Companies may eventually find themselves “out of the money” if they commit to large-scale diesel generators or the incumbent technology now, compared with investing in renewables, according to Mulligan.

This remains likely even if the substantial initial capital outlay for renewables is considered.

As the gold mining sector makes its move to renewables, the transition might also benefit local communities. They may have access to clean energy that would otherwise not be available to them, Mulligan adds.

“All the gold mining companies that the World Gold Council has spoken to, which are together representative of over 50 per cent of the world’s formal gold production, have been very supportive of the potential use of renewables,” Mulligan says.

“Most of them are already taking action in this direction. And for a developing economy that never had the substantial legacy commitment to fossil fuel-generated electricity grids, it might leapfrog and consider new technologies straight away.
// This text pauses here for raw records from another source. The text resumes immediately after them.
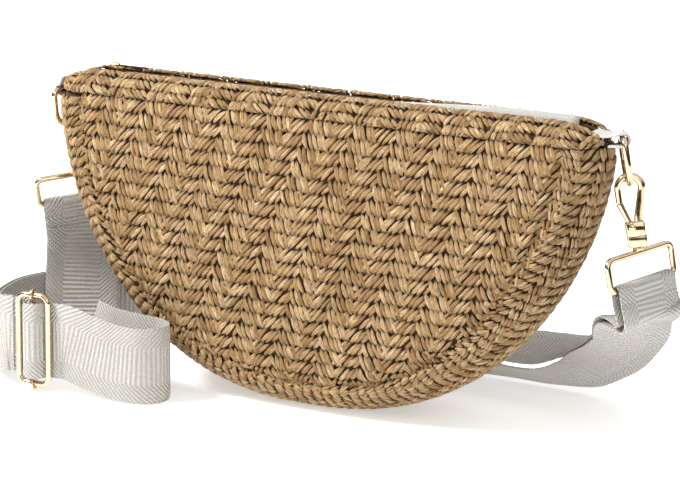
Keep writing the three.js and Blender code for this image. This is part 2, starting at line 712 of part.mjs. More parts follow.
const [leftChain, rightChain] = chains;
const singleStrap = [
  legRow(leftChain, -1, leftChain.frontLeg, 2 * gap, 1),
  legRow(leftChain, -1, leftChain.frontLeg, 8, 1),
  [-156.5, 24, 46, 0.72, 0.69, 0],
  [-155.5, 21, 30, 0.72, 0.69, 0],
  [-153, 17, 16, 0.72, 0.68, 0.05],
  [-147, 8, 8.4, 0.7, 0.66, 0.2],
  [-138, -6, 12.4, 0.62, 0.55, 0.5],
  [-127, -19, 18, 0.4, 0.35, 0.82],
  [-115, -27, 19.8, 0.1, 0.1, 0.99],
  [-102, -30.5, 19.05, ...webUp],
  [-86, -34, 19.05, ...webUp],
  [-71, -36.5, 19.05, ...webUp],
  [-63.5, -43, 19.05, ...webUp],
  [-64, -52, 19.05, ...webUp],
  [-72, -58.5, 19.05, ...webUp],
  [-88, -60.5, 20.6, ...webUp],
  [-100, -60.8, 23.2, ...webUp],
  threadRow(halfFrame + 8, threadBehind + 0.3),
  threadRow(halfFrame + 2.5, threadBehind + 0.1),
  threadRow(halfFrame - 0.4, threadBehind),
  threadRow(halfFrame - 2.6, threadBehind - 1.6),
  threadRow(halfFrame - 3.9, -1.4),
  threadRow(halfFrame - 5.9, -threadFront + 0.7),
  threadRow(0, -threadFront),
  threadRow(-halfFrame + 5.9, -threadFront + 0.7),
  threadRow(-halfFrame + 3.9, -1.4),
  threadRow(-halfFrame + 2.6, threadBehind - 1.6),
  threadRow(-halfFrame + 0.4, threadBehind),
  threadRow(-halfFrame - 2.5, threadBehind + 0.1),
  threadRow(-halfFrame - 4, threadBehind + 0.1),
];
const stepsPerRow = 4;
const singleSteps = stepsPerRow * (singleStrap.length - 1);
const singleStations = smoothStations(singleStrap, singleSteps);
const riserEnd = 8 * stepsPerRow;
const slackStart = 15 * stepsPerRow; // the strap slider can run from here
const threadStart = 18 * stepsPerRow - 1;

// Stations from one step to another, with the last one drawn back to leave a gap to the next piece.
function stretch(stations, from, to) {
  const piece = stations.slice(from, to + 1);
  const last = piece[piece.length - 1];
  const at = last.at.clone().addScaledVector(last.along, -2 * gap);
  return [...piece.slice(0, -1), { ...last, at }];
}

addBand('strap_riser_left', stretch(singleStations, 0, riserEnd));
addBand('strap_front_loop', stretch(singleStations, riserEnd, slackStart));
addBand('strap_slack', stretch(singleStations, slackStart, threadStart));
addBand('strap_thread', stretch(singleStations, threadStart, singleSteps));

// The strap's sewn end: round the slider's middle bar and back beside the threaded layer.
const layerStep = webThickness + 0.8;
const barFold = [
  ...Array.from({ length: 7 }, (_, k) => {
    const angle = THREE.MathUtils.degToRad(60 - 40 * k);
    return threadRow(foldRadius * Math.cos(angle), foldRadius * Math.sin(angle));
  }),
  threadRow(-foldRadius - 1.2, foldRadius + 1),
  threadRow(-halfFrame + 2, threadBehind + layerStep - 0.1),
  threadRow(-halfFrame, threadBehind + layerStep + 0.1),
  threadRow(-halfFrame - 3.6, threadBehind + layerStep + 0.1),
];
addBand('strap_bar_fold', smoothStations(barFold, 24));

// The doubled strap, by its sewn layer: inner at the left turn, outer at the right loop.
const doubledStrap = [
  threadRow(-halfFrame - 4.6, threadBehind + layerStep + 0.1),
  threadRow(-halfFrame - 9, threadBehind + layerStep + 0.6),
  [-154, -53.5, 24, ...webUp],
  [-165, -39, 20.5, ...webUp],
  [-173, -21, 19.05, ...webUp],
  [-175, -3, 19.05, ...webUp],
  [-170, 13, 19.05, ...webUp],
  [-158, 29.5, 19.05, ...webUp],
  [-140, 42, 19.05, ...webUp],
  [-113, 52, 19.05, ...webUp],
  [-75, 58, 19.05, ...webUp],
  [-30, 60, 19.05, 0, -0.1, 0.99],
  [10, 59.5, 17.4, 0, -0.45, 0.89],
  [45, 57.5, 13.4, 0, -0.75, 0.66],
  [75, 55.5, 9.8, 0, -0.9, 0.43],
  [96, 55, 10, -0.05, -0.9, 0.43],
  [113, 54, 14, -0.2, -0.83, 0.52],
  [125, 50, 21.5, -0.28, -0.8, 0.52],
  [141, 38.5, 34.6, -0.28, -0.86, 0.4],
  [153.5, 22.5, 49.5, -0.3, -0.92, 0.22],
  legRow(rightChain, 1, rightChain.frontLeg, 10, 1),
  legRow(rightChain, 1, rightChain.frontLeg, 2 * gap, 1),
];
const doubledSteps = stepsPerRow * (doubledStrap.length - 1);
const turnEnd = 9 * stepsPerRow;
const runEnd = 16 * stepsPerRow + 1;
const { smoothstep, degToRad } = THREE.MathUtils;
const sewnLayer = smoothStations(doubledStrap, doubledSteps);
const threadedLayer = secondLayer(
  sewnLayer,
  (share) => -layerStep - (2 * legRadius - layerStep) * smoothstep(share, 0.88, 1),
  (share) => degToRad(36) * smoothstep(share, 0.5, 0.66) * (1 - smoothstep(share, 0.74, 0.86)),
);

for (const [layer, stations] of [['sewn', sewnLayer], ['threaded', threadedLayer]]) {
  addBand(`strap_turn_${layer}`, stretch(stations, 0, turnEnd));
  addBand(`strap_run_${layer}`, stretch(stations, turnEnd, runEnd));
  addBand(`strap_riser_right_${layer}`, stretch(stations, runEnd, doubledSteps));
}

// Strap slider: a wire frame, and a middle bar whose ends curl round it.
const strapSlider = new THREE.Group();
strapSlider.position.copy(sliderFrameAt);
bag.add(strapSlider);
const framePoints = roundedRectangle(sliderFrameWidth, sliderFrameHeight, sliderFrameCorner);
const frameWire = planarWire(framePoints, vector(0, 1, 0), sliderFrameWire, 10, true);
addMesh('slider_frame', frameWire, gold, strapSlider);
const curlRadius = sliderFrameWire + 0.25 + curlWire;
const curl = (end) => new THREE.TorusGeometry(curlRadius, curlWire, 6, 14)
  .rotateY(Math.PI / 2)
  .translate(0, 0, (end * sliderFrameHeight) / 2);
const barLength = sliderFrameHeight - 2 * curlRadius;
const sliderBar = manifoldOf(postZ(sliderBarRadius, barLength, vector(0, 0, 0)))
  .add(manifoldOf(curl(1)))
  .add(manifoldOf(curl(-1)));
addMesh('slider_bar', geometryOf(sliderBar), gold, strapSlider);

export default bag;
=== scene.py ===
"""A half-moon crossbody purse of woven paper straw, with its webbing strap and gold hardware."""
import json
from math import cos, pi, radians, sin

import bmesh
import bpy
import numpy as np
from mathutils import Matrix, Vector


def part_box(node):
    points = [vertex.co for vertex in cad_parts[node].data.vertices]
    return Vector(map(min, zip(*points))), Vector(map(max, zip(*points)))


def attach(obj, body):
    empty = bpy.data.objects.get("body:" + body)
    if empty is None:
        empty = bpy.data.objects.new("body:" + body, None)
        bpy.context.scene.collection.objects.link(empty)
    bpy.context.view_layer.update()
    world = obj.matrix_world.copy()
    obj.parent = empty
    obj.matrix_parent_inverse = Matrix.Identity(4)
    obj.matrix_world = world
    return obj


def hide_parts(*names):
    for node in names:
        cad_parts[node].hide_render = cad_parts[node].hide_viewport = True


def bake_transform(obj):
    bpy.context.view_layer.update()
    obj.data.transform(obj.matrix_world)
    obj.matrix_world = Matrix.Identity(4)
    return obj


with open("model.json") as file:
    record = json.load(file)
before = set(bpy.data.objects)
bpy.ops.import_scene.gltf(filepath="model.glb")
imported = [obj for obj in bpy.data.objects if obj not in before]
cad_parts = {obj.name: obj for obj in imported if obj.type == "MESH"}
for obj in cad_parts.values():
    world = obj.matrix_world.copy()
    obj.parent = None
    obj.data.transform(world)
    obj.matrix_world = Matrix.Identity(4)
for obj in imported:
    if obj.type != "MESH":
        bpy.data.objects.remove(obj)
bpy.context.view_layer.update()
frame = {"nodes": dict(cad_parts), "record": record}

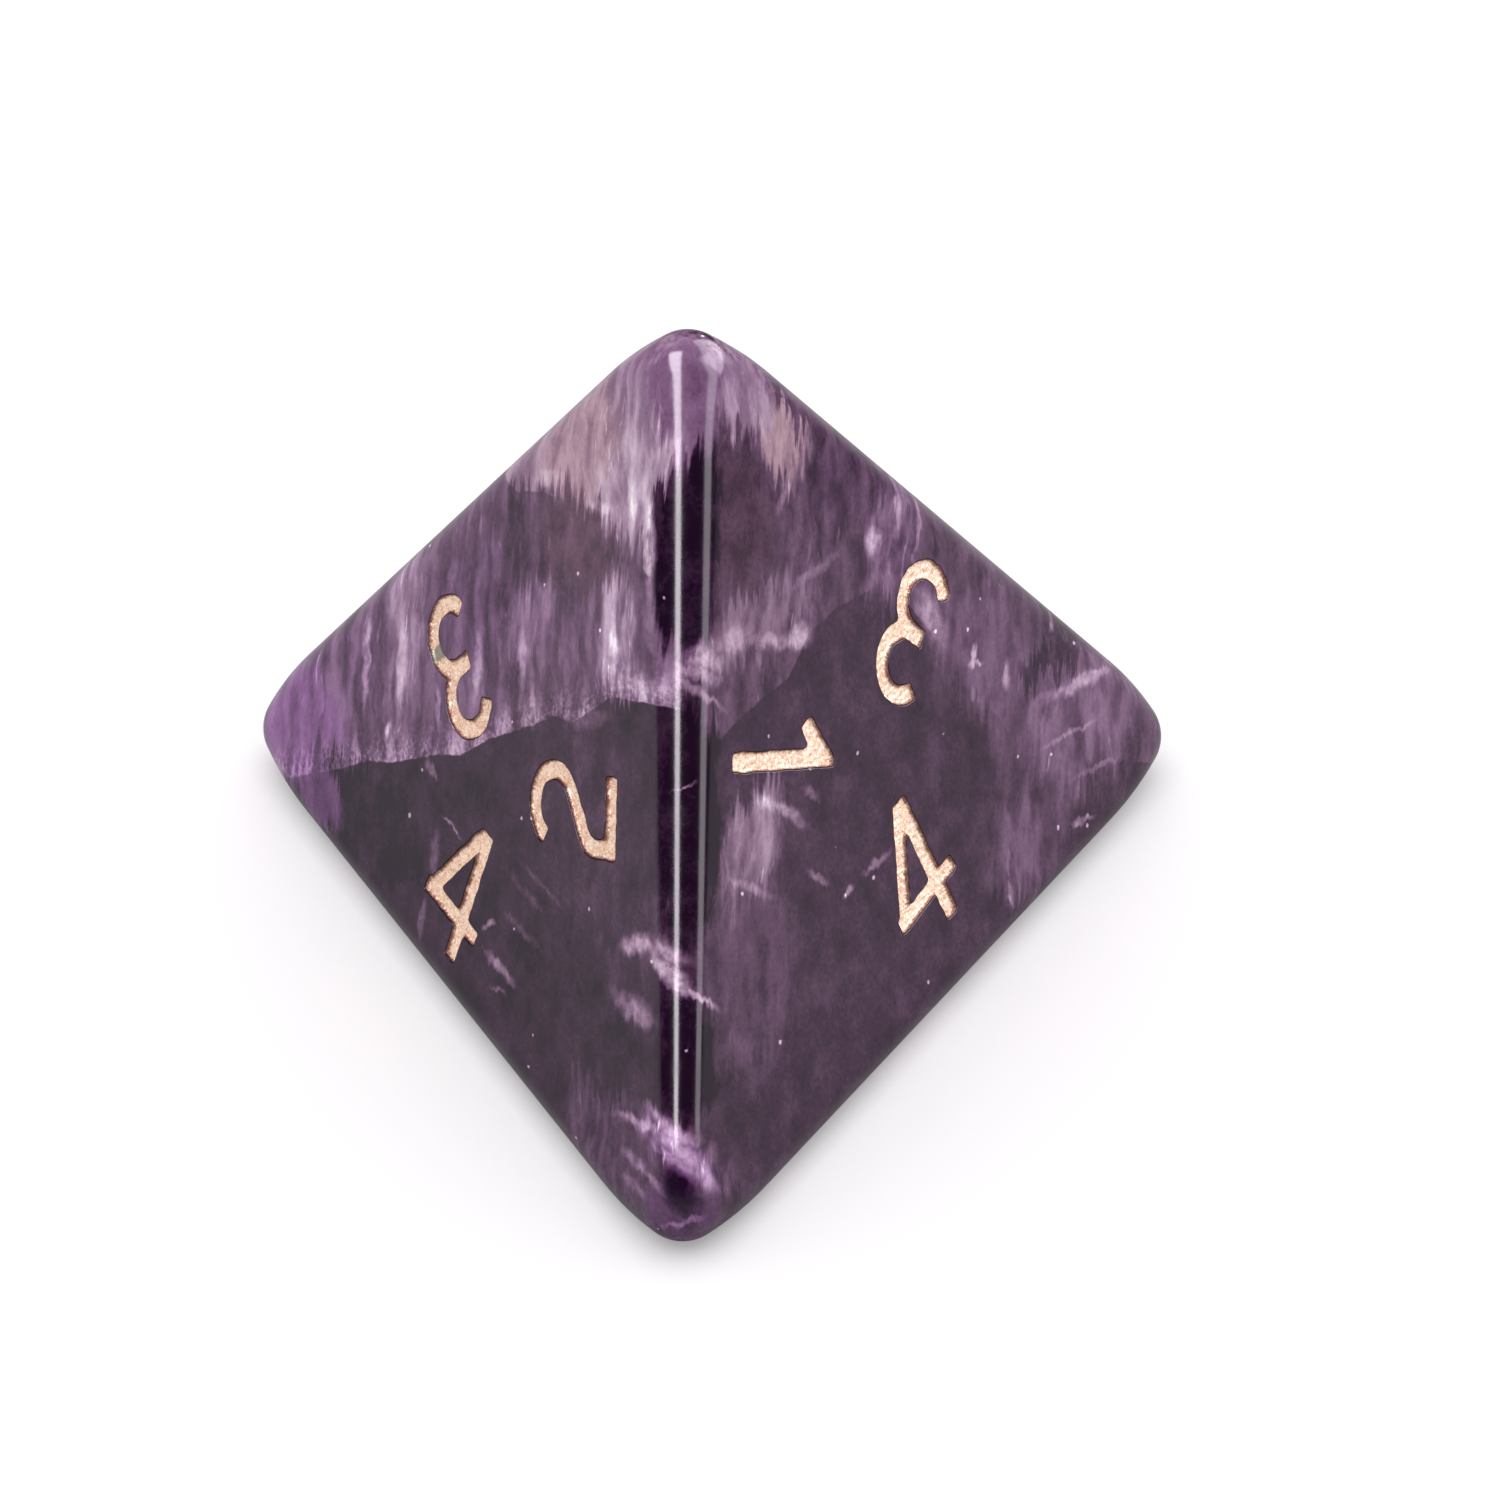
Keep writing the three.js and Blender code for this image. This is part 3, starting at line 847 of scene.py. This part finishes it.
WISP_STRETCH, WISP_SWELL = 1.15, 1.3  # a wisp's edges fade, so it is drawn larger

# Fractures: lines where the stone changes at once. Face, recipe below the line (None
# leaves what is there), recipe above it, and the line's points from x = -12 to 12 mm.
FRACTURE_SPAN = 12.0
FRACTURES = [
    (1, GROUND, (0.25, 0.13, 0.62), [
        (-12, -9), (-7.6, -5.5), (-6.4, -4.5), (-5.2, -3.4), (-4.4, -2.9), (-3, -1.72),
        (-2.1, -1.1), (-1.3, -0.1), (0, 1.15), (0.7, 1.9), (1.3, 2.1), (2.3, 3.5), (3.2, 4.0),
        (4.1, 4.5), (7, 5.6), (12, 7),
    ]),
    (1, None, (0.48, 0.13, 0.35), [
        (-12, 4.5), (-3.2, 5.2), (-2.3, 5.8), (-1.2, 6.3), (-0.4, 6.5), (0.3, 7.2), (0.9, 7.0),
        (1.5, 7.5), (2.0, 6.6), (3, 6.9), (12, 7),
    ]),
    (2, (0.10, 0.01, 0.5), (0.19, 0.10, 0.55), [
        (-12, 3.0), (-3.4, 3.6), (-1.3, 3.4), (-0.2, 3.85), (0.9, 3.75), (2.0, 3.45), (2.8, 3.3),
        (3.2, 2.0), (4.0, 0.0), (5.0, -3.0), (12, -8),
    ]),
]
FRACTURE_EDGE = 0.03  # half the width over which the stone changes
PALE_RIM = 1.1  # height of the bright band that lies above the first fracture

TURN = 15  # zones or wisps worked out at a time


def height_above(g, position, face, path):
    """Height above a fracture's path, measured up the face."""
    centre, right, up, _ = AXES[face]
    across = g.math("SUBTRACT", g.vector("DOT_PRODUCT", position, tuple(right)), float(centre @ right))
    height = g.math("SUBTRACT", g.vector("DOT_PRODUCT", position, tuple(up)), float(centre @ up))
    curve = g.node("FloatCurve")
    points = curve.mapping.curves[0].points
    share = [((x / FRACTURE_SPAN + 1) / 2, (y / FRACTURE_SPAN + 1) / 2) for x, y in path]
    points[0].location, points[1].location = share[0], share[-1]
    for x, y in share[1:-1]:
        points.new(x, y)
    for point in points:
        point.handle_type = "VECTOR"
    curve.mapping.update()
    g.put(curve.inputs["Value"], g.math("MULTIPLY_ADD", across, 0.5 / FRACTURE_SPAN, 0.5))
    line = g.math("MULTIPLY_ADD", curve.outputs[0], 2 * FRACTURE_SPAN, -FRACTURE_SPAN)
    return g.math("SUBTRACT", height, line)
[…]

You don’t have to consider decommissioning.”

The challenge is for developing economies and policy environments to embrace and support sustaining economic growth, but also to encourage the construction of renewable infrastructure, Mulligan says.

While it might be challenging in some countries, Mulligan believes progress will need change in the global policy environment and international cooperation to facilitate the world’s move away from fossil fuel dependence.

Many of the key countries will also be those driving the increase in consumer demand for gold in the future.

“The force driving gold’s long-term demand are the big, growing economies of the world,” Mulligan says. “These include China, India, and potentially, the neighbouring economies of Vietnam and Indonesia.”

“They are not only the most populous nations in the world, but will also become the single, strongest long-term driver of gold thanks to their growing income levels. And in this way, gold will also be a proxy for Asia’s economic development.”